The bottom line is that this movie takes gore to the next level. It’s straight up hard to watch. There are a couple scenes where you think you are going to get a stereotypical torture scene, and they take it to the most extreme and disturbing level available. The scenes of violent depravity are also done in up-close and personal fashion. It is this stylistic decision that also makes this some of the most realistic gore  I have ever seen. It is clear and crisp, forcing the audience to work hard to find a flaw in the effects work.

This is a Guinea Pig film through and through. It takes the self-torture aspect from films like Women’s Flesh and puts them on a male lead. It takes influence from the Japanese Guinea Pig films by using groundbreaking gore effects in claustrophobic settings. It uses philosophical voice-over techniques similar to films like Madness of Many. It has the the themes regarding decomposition of mind and body similar to films like Thanatomorphose and Red Krokodil. It will even manage to shock fans of Lucifer Valentine with blood, puke, and sexual insanity. As far as underground gore films go, it even has a touch of Tantrum and Blood Orchestra. It’s practical and efficient in ways that even up the ante for those low budget masterpieces.

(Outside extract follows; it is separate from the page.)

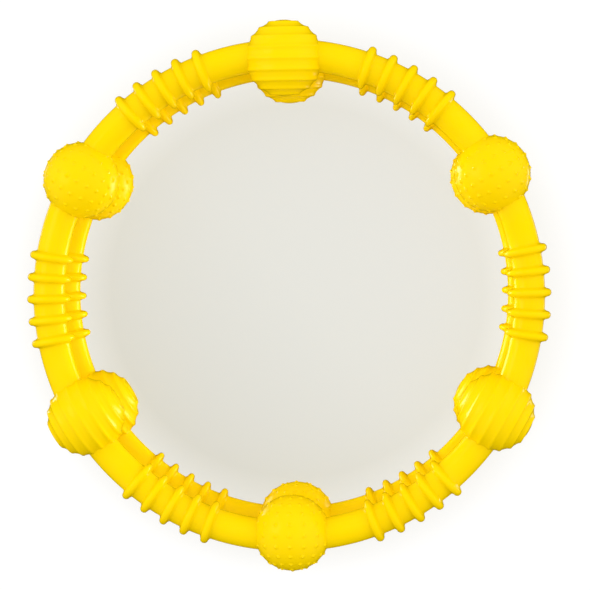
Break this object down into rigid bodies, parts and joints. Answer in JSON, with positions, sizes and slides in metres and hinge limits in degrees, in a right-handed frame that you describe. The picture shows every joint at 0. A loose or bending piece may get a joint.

In the end, I am pretty sure that this will quickly become a fan favorite. I’m not just talking about the genres mentioned either. I’m talking about the AGP series as well. So far, all of the films definitely have their own style. I like the fact that they stand on their own. It gives fans of an arthouse feel to call Bloodshock their favorite. Song of Solomon looks to be very important for fans of throwback films as it promises to bring the exorcism genre to new disturbing highs. The first film, of course, will always be a love for fans of the original Japanese series and practical effects magic. This one, though, this one will make fans of the extreme tremble anticipation and disgust. I think it is my favorite so far. We still have Solomon on the way and at least two other films, so that can always change. Right now, I think this is the one. Believe the hype behind it. All too often people jump on the bandwagon or just try to publish the first review of a film. They overexaggerate to make friends with a director or film company. I’m not doing that here. I’ve always been a fan of this company, providing numerous honest reviews of their films. I was a legitimate fan of Christopharo when I started seeing his stuff last year. I can tell, however, without sucking up to anyone, that this film, from Poison Rouge, may be the best that either Domiziano or Unearthed have produced in awhile.